NATALE IN FAMIGLIA: DALL’ABITUALE ALL’ESSENZIALE

Nel lontano 3 dicembre 1992, dal computer dell’ingegnere inglese Neil Papworth partì il primo SMS della storia indirizzato al cellulare di un suo collega: «Merry Christmas» recitava Il testo, un augurio con qualche settimana di anticipo per l’imminente Natale.
È strano ripensarci in questi giorni, a ventotto anni di distanza e con un altro Natale di nuovo alle porte. Un Natale che si prospetta con molto meno “inviti” e molti più “invii”, di SMS, messaggi WhatsApp, videochiamate… Poche lettere soltanto per dire l’essenziale: «Buon Natale».
Difficile spiegarlo oggi ai nativi digitali, ma prima di quel sms le relazioni si svolgevano ancora “in presenza”, i corteggiamenti si facevano “in presenza”, i sentimenti e le emozioni si facevano filtrare con gli sguardi e non con preconfezionati emonji. Era quello il modo di flirtare…
Il boom si è avuto alla fine degli anni Novanta, quando il cellulare ha cominciato a diventare un oggetto inseparabile per milioni di adolescenti e non solo… Chi è nato in quegli anni, i nostri millennials, si è trovato a vivere in un mondo il cui linguaggio era già in profonda trasformazione.
Il linguaggio utilizzato negli SMS, estremamente sintetico e con abbreviazioni originali, ha finito nel tempo con l’influenzare il modo di scrivere, il linguaggio dei media, lo stesso modo di pensare o di stare insieme, di relazionarsi. Forse non riflettiamo abbastanza su quanto la “scrittura corta” rischi di inaridire anche lo spazio del pensiero, delle emozioni, delle relazioni, accorciando il primo, liquefacendo il secondo, allentando il terzo.
Poi è arrivata l’epoca degli smart-phone e lì la corsa alla comodità della comunicazione immediata ha di colpo ulteriormente stravolto ogni abitudine, costume o galateo.
Strano forse avventurarsi in queste considerazioni proprio in prossimità del Natale, vivendo in maniera così innaturale anche questo periodo di Avvento, ma probabilnente anche ragionare degli SMS può aiutarci a riconsiderare il buono da cui eravamo partiti e cambiare in queste feste il nostro modo di “stare in relazione”.

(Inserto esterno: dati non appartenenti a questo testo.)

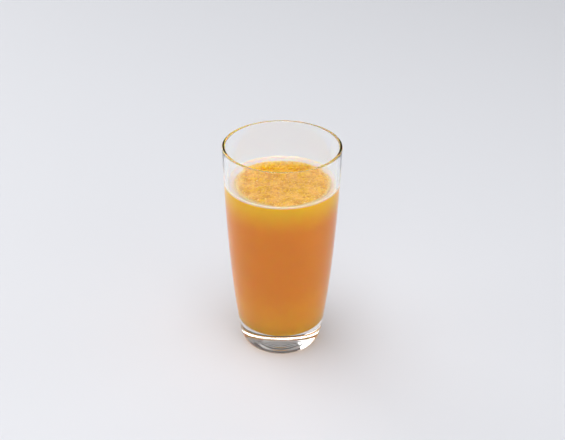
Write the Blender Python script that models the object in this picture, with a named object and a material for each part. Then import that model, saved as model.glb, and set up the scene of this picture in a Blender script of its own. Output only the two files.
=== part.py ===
"""A clear tumbler with a thick base, holding orange juice with pulpy froth on top.

Metres, +Z up. The origin is the centre of the tumbler's flat foot.
"""

import math
import random

import bmesh
import bpy
from mathutils import Matrix, Vector

# Tumbler
HEIGHT = 0.1400
OUTER_STATIONS = (
    (0.000, 0.02505),
    (0.021, 0.02853),
    (0.049, 0.03185),
    (0.084, 0.03462),
    (0.112, 0.03613),
    (0.140, 0.03711),
)
HEEL_HEIGHT = 0.0080
HEEL_WIDTH = 0.0041
WALL_AT_RIM = 0.0019
WALL_AT_FOOT = 0.0030
FLOOR_HEIGHT = 0.0138
FLOOR_CORNER = 0.0120

# Juice
GAP = 0.0003
LEVEL = 0.1146
MENISCUS_RISE = 0.0014
MENISCUS_REACH = 0.0016

# Froth
FROTH_RADIUS = 0.0285
FROTH_THICKNESS = 0.0008
FROTH_EDGE = 0.0030
LUMP_COUNT = 20
STRAND_COUNT = 16
SEED = 11

SEGMENTS = 64


def outer_radius_of_cone(height):
    """Smooth curve through the measured radii, before the heel is rounded."""
    heights = [station[0] for station in OUTER_STATIONS]
    radii = [station[1] for station in OUTER_STATIONS]
    steps = [(radii[i + 1] - radii[i]) / (heights[i + 1] - heights[i]) for i in range(len(radii) - 1)]
    slopes = [steps[0] * 1.12]
    for i in range(1, len(steps)):
        slopes.append(2 * steps[i - 1] * steps[i] / (steps[i - 1] + steps[i]))
    slopes.append(steps[-1] * 0.9)
    height = min(max(height, heights[0]), heights[-1])
    i = 0
    while i < len(steps) - 1 and height > heights[i + 1]:
        i += 1
    length = heights[i + 1] - heights[i]
    t = (height - heights[i]) / length
    return (
        radii[i] * (1 + 2 * t) * (1 - t) ** 2
        + slopes[i] * length * t * (1 - t) ** 2
        + radii[i + 1] * t * t * (3 - 2 * t)
        + slopes[i + 1] * length * t * t * (t - 1)
    )


def outer_radius(height):
    """Outside of the tumbler, with its rounded heel."""
    radius = outer_radius_of_cone(height)
    if height < HEEL_HEIGHT:
        drop = (HEEL_HEIGHT - height) / HEEL_HEIGHT
        radius -= HEEL_WIDTH * (1 - math.sqrt(max(0.0, 1 - drop * drop)))
    return radius


def wall_radius(height):
    """Inside of the wall, which thickens towards the foot."""
    share = 1 - height / HEIGHT
    thickness = WALL_AT_RIM + (WALL_AT_FOOT - WALL_AT_RIM) * share
    return outer_radius_of_cone(height) - thickness


def corner_point(angle, inset=0.0):
    """Point on the rounded corner between floor and wall; angle 0 is at the wall."""
    height = FLOOR_HEIGHT + FLOOR_CORNER * (1 - math.sin(angle))
    centre_radius = wall_radius(height) - FLOOR_CORNER
    corner = FLOOR_CORNER - inset
    return (
        centre_radius + corner * math.cos(angle),
        FLOOR_HEIGHT + FLOOR_CORNER - corner * math.sin(angle),
    )


def juice_surface(radius):
    """Height of the juice: level in the middle, climbing where it wets the wall."""
    contact_radius = wall_radius(LEVEL + MENISCUS_RISE) - GAP
    distance = max(0.0, contact_radius - radius)
    return LEVEL + MENISCUS_RISE * math.exp(-distance / MENISCUS_REACH)


def glass_profile():
    """Half section from the middle of the foot, up outside, over the rim and down inside."""
    points = [(0.0, 0.0)]
    heel_steps = 7
    for i in range(heel_steps + 1):
        height = HEEL_HEIGHT * (1 - math.cos(math.pi / 2 * i / heel_steps))
        points.append((outer_radius(height), height))
    lip = WALL_AT_RIM / 2
    wall_steps = 11
    for i in range(1, wall_steps + 1):
        height = HEEL_HEIGHT + (HEIGHT - lip - HEEL_HEIGHT) * i / wall_steps
        points.append((outer_radius(height), height))
    lip_steps = 6
    lip_radius = outer_radius(HEIGHT - lip) - lip
    for i in range(1, lip_steps):
        angle = math.pi * i / lip_steps
        points.append((lip_radius + lip * math.cos(angle), HEIGHT - lip + lip * math.sin(angle)))
    corner_top = FLOOR_HEIGHT + FLOOR_CORNER
    for i in range(wall_steps):
        height = HEIGHT - lip - (HEIGHT - lip - corner_top) * i / wall_steps
        points.append((wall_radius(height), height))
    corner_steps = 8
    for i in range(corner_steps + 1):
        points.append(corner_point(math.pi / 2 * i / corner_steps))
    points.append((0.0, FLOOR_HEIGHT))
    return points


def juice_profile():
    """Half section from the middle of the floor, up the wall, over the climbing edge, to the middle."""
    points = [(0.0, FLOOR_HEIGHT + GAP)]
    corner_steps = 8
    for i in range(corner_steps, -1, -1):
        points.append(corner_point(math.pi / 2 * i / corner_steps, GAP))
    corner_top = FLOOR_HEIGHT + FLOOR_CORNER
    contact = LEVEL + MENISCUS_RISE
    wall_steps = 8
    for i in range(1, wall_steps + 1):
        height = corner_top + (contact - corner_top) * i / wall_steps
        points.append((wall_radius(height) - GAP, height))
    contact_radius = wall_radius(contact) - GAP
    edge_steps = 7
    for i in range(1, edge_steps + 1):
        radius = contact_radius - 4 * MENISCUS_REACH * (i / edge_steps) ** 1.5
        points.append((radius, juice_surface(radius)))
    points.append((0.0, LEVEL))
    return points


def new_object(name, mesh_builder, material, collection=None):
    """Make a named object from a bmesh, with its material and smooth shading."""
    mesh = bpy.data.meshes.new(name)
    mesh_builder.to_mesh(mesh)
    mesh_builder.free()
    mesh.materials.append(material)
    mesh.shade_smooth()
    mesh.set_sharp_from_angle(angle=math.radians(40))
    made = bpy.data.objects.new(name, mesh)
    (collection or bpy.context.scene.collection).objects.link(made)
    return made


def turn(points):
    """Spin a half section about the Z axis into a closed body."""
    turned = bmesh.new()
    verts = [turned.verts.new((radius, 0.0, height)) for radius, height in points]
    edges = [turned.edges.new(pair) for pair in zip(verts, verts[1:])]
    bmesh.ops.spin(
        turned,
        geom=verts + edges,
        cent=(0.0, 0.0, 0.0),
        axis=(0.0, 0.0, 1.0),
        angle=2 * math.pi,
        steps=SEGMENTS,
        use_merge=True,
    )
    bmesh.ops.remove_doubles(turned, verts=turned.verts, dist=0.000001)
    bmesh.ops.recalc_face_normals(turned, faces=turned.faces)
    return turned


def principled(name, color, roughness, metallic=0.0):
    """A plain surface of one colour."""
    material = bpy.data.materials.new(name)
    material.use_nodes = True
    surface = material.node_tree.nodes["Principled BSDF"]
    surface.inputs["Base Color"].default_value = (*color, 1.0)
    surface.inputs["Roughness"].default_value = roughness
    surface.inputs["Metallic"].default_value = metallic
    return material


def froth_outline(angle):
    """How far the froth spreads in each direction, as a share of its radius."""
    return 1 + 0.022 * math.sin(3 * angle + 0.6) + 0.014 * math.sin(7 * angle) + 0.010 * math.sin(13 * angle + 1.9)


def froth_top(x, y):
    """Height of the froth's uneven top over the juice below it."""
    radius = math.hypot(x, y)
    limit = FROTH_RADIUS * froth_outline(math.atan2(y, x))
    inward = min(1.0, max(0.0, (limit - radius) / FROTH_EDGE))
    rounded = math.sqrt(1 - (1 - inward) ** 2)
    swell = math.sin(x * 430 + 1.1) * math.cos(y * 390 - 0.4) + 0.7 * math.sin((x + y) * 700)
    return FROTH_THICKNESS * rounded * (1 + 0.22 * swell)


def froth_raft():
    """A thin disc of froth that follows the juice, with an uneven edge and top."""
    rings = 10
    half_section = [(0.0, 0.0)]
    for i in range(1, rings + 1):
        half_section.append((math.sin(math.pi / 2 * i / rings), 0.0))
    half_section.append((1.0, 0.5))
    for i in range(rings, -1, -1):
        half_section.append((math.sin(math.pi / 2 * i / rings), 1.0))
    raft = turn(half_section)
    for vert in raft.verts:
        share = math.hypot(vert.co.x, vert.co.y)
        angle = math.atan2(vert.co.y, vert.co.x)
        bulge = 1.0 + (0.006 if abs(vert.co.z - 0.5) < 0.1 else 0.0)
        radius = share * FROTH_RADIUS * froth_outline(angle) * bulge
        x = radius * math.cos(angle)
        y = radius * math.sin(angle)
        edge = 0.00022
        height = juice_surface(radius) + GAP
        height += vert.co.z * (edge + froth_top(x, y))
        vert.co = Vector((x, y, height))
    bmesh.ops.recalc_face_normals(raft, faces=raft.faces)
    return raft


def scattered_places(count, clear, limit, draw):
    """Seeded places on the froth, each at least the clear distance from the others."""
    places = []
    tries = 0
    while len(places) < count and tries < 4000:
        tries += 1
        radius = limit * math.sqrt(draw.random())
        angle = draw.uniform(0, 2 * math.pi)
        place = Vector((radius * math.cos(angle), radius * math.sin(angle)))
        if all((place - other).length > clear for other in places):
            places.append(place)
    return places


def froth_lump(width, depth, height, turn_angle, place):
    """A low cushion of froth, half sunk in the raft."""
    lump = bmesh.new()
    bmesh.ops.create_icosphere(lump, subdivisions=2, radius=1.0)
    for vert in lump.verts:
        if vert.co.z < 0:
            vert.co.z *= 0.3
    level = juice_surface(place.length) + GAP + 0.5 * FROTH_THICKNESS
    shape = Matrix.Diagonal((width / 2, depth / 2, height, 1.0))
    spot = Matrix.Translation((place.x, place.y, level))
    bmesh.ops.transform(lump, matrix=spot @ Matrix.Rotation(turn_angle, 4, "Z") @ shape, verts=lump.verts)
    return lump


def pulp_strand(length, width, bend, turn_angle, place):
    """A short curved shred of pulp lying on the raft."""
    strand = bmesh.new()
    bmesh.ops.create_uvsphere(strand, u_segments=8, v_segments=6, radius=1.0)
    bmesh.ops.rotate(strand, matrix=Matrix.Rotation(math.pi / 2, 3, "Y"), verts=strand.verts)
    for vert in strand.verts:
        along = vert.co.x
        vert.co.x = along * length / 2
        vert.co.y = vert.co.y * width / 2 + bend * (1 - along * along)
        vert.co.z = vert.co.z * width * 0.45
    level = juice_surface(place.length) + GAP + 1.0 * FROTH_THICKNESS
    spot = Matrix.Translation((place.x, place.y, level))
    bmesh.ops.transform(strand, matrix=spot @ Matrix.Rotation(turn_angle, 4, "Z"), verts=strand.verts)
    return strand


def build_froth(material):
    """Fuse lumps and strands onto the raft, so that the froth is one closed body."""
    raft = new_object("froth", froth_raft(), material)
    relief = bpy.data.collections.new("froth_relief")
    bpy.context.scene.collection.children.link(relief)
    draw = random.Random(SEED)
    for index, place in enumerate(scattered_places(LUMP_COUNT, 0.0068, 0.0240, draw)):
        width = draw.uniform(0.0038, 0.0064)
        depth = width * draw.uniform(0.6, 0.9)
        height = draw.uniform(0.0007, 0.0010)
        lump = froth_lump(width, depth, height, draw.uniform(0, math.pi), place)
        new_object("lump_%02d" % index, lump, material, relief)
    for index, place in enumerate(scattered_places(STRAND_COUNT, 0.0080, 0.0250, draw)):
        length = draw.uniform(0.0030, 0.0055)
        width = draw.uniform(0.0007, 0.0010)
        strand = pulp_strand(length, width, draw.uniform(-0.0008, 0.0008), draw.uniform(0, math.pi), place)
        new_object("strand_%02d" % index, strand, material, relief)

    union = raft.modifiers.new("fuse", "BOOLEAN")
    union.operation = "UNION"
    union.operand_type = "COLLECTION"
    union.collection = relief
    union.solver = "EXACT"
    bpy.context.view_layer.update()
    fused = bpy.data.meshes.new_from_object(raft.evaluated_get(bpy.context.evaluated_depsgraph_get()))
    raft.modifiers.remove(union)
    for piece in list(relief.objects):
        bpy.data.objects.remove(piece)
    bpy.data.collections.remove(relief)

    tidy = bmesh.new()
    tidy.from_mesh(fused)
    bmesh.ops.dissolve_degenerate(tidy, dist=0.00002, edges=tidy.edges)
    bmesh.ops.triangulate(tidy, faces=tidy.faces)
    tidy.to_mesh(fused)
    tidy.free()
    fused.shade_smooth()
    fused.set_sharp_from_angle(angle=math.radians(40))
    raft.data = fused
    return raft


def main():
    for existing in list(bpy.data.objects):
        bpy.data.objects.remove(existing)

    clear_glass = principled("clear_glass", (0.82, 0.86, 0.83), 0.02)
    orange_juice = principled("orange_juice", (0.66, 0.27, 0.035), 0.25)
    juice_froth = principled("juice_froth", (0.80, 0.42, 0.09), 0.45)

    new_object("glass", turn(glass_profile()), clear_glass)
    new_object("juice", turn(juice_profile()), orange_juice)
    build_froth(juice_froth)


main()
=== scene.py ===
# %% [markdown]
# # A glass of orange juice
#
# This lesson dresses a finished CAD model for a photograph-like picture. The CAD model is a tall
# tumbler with a thick base, the juice in it and a thin raft of pulpy froth on top. Each of them
# gets a finer mesh here, and materials made from shader nodes.
#
# Everything is in metres, with +Z up and the origin in the middle of the tumbler's foot.

# %% Load the frame
import math
import random

import bmesh
import bpy
from mathutils import Euler, Matrix, Vector, noise


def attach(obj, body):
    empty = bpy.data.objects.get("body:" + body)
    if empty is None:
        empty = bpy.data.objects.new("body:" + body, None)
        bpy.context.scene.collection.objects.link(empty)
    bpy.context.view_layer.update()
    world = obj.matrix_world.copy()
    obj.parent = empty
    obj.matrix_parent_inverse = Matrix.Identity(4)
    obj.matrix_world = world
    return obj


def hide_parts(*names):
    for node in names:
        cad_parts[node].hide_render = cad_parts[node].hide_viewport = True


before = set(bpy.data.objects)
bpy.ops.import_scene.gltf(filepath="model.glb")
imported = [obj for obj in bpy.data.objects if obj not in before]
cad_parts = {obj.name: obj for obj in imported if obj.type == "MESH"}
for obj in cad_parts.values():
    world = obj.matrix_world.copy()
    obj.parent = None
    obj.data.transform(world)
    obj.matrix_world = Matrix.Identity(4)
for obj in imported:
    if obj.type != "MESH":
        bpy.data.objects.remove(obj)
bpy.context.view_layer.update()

# %% [markdown]
# ## The tumbler's sizes
#
# A tumbler is a turned shape: one half section, spun about the Z axis. Its outside is a soft
# curve through a few measured radii. Its foot ends in a rounded heel, its lip is ground flat and
# fire-polished at the corners, and its inner floor meets the wall in a wide round corner, because
# hot glass flows that way in the mould. A curve object could hold this outline. Functions that
# give the radius at any height are used here instead, because glass and juice can share them and
# so always fit each other. Between two measured radii the curve is a cubic. At each of them it
# takes the harmonic mean of the slopes on both sides, so it never bulges in between.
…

Non più “riunioni forzose” di famiglia, tutti attorno alla stessa tavolata ma proiettati lontano, “estraniati” proprio dalla finestra del proprio smart-phone. In fondo, forse, per quest’anno, (purché non diventi una triste abitudine anche per gli anni a venire), possiamo tornarci a guardare negli occhi dalle finestre del tablet, dello smart-phone o dell’i-pad. Una videochiamata per guardare gli occhi umidi dei nonni, dei genitori lontani, gli occhi luminosi dei bambini. Certo ci mancheranno gli odori, i sapori, i colori. Gli schiamazzi dei bambini, la confusione, i giochi, le risa. E allora forse per quest’anno sì, va bene così. Va bene vivere questa lontananza come un gesto d’amore, per avere cura dei nostri cari al di là del naturale ritrovarsi per le feste. Coltiviamo la pazienza dell’attesa, coltiviamo la cura della nostalgia, coltiviamo il ricordo degli odori, dei sapori, dei colori per prepararci a gustarli a breve ancora, e ancora, e ancora. Un Natale che ci leva “l’abituale” e che speriamo ci ridoni “l’essenziale”, il senso profondo e vero della presenza di Gesù: l’amore. E allora, a distanza di 28 anni dal primo SMS, facciamo in modo che le nuove tecnologie ci possano realmente aiutare a riscoprire tutto ciò che troppo spesso abbiamo dato per scontato. Che l’acronimo SMS quest’anno cambi significato: “Social, Mai Soli”. Per quest’anno viviamola così.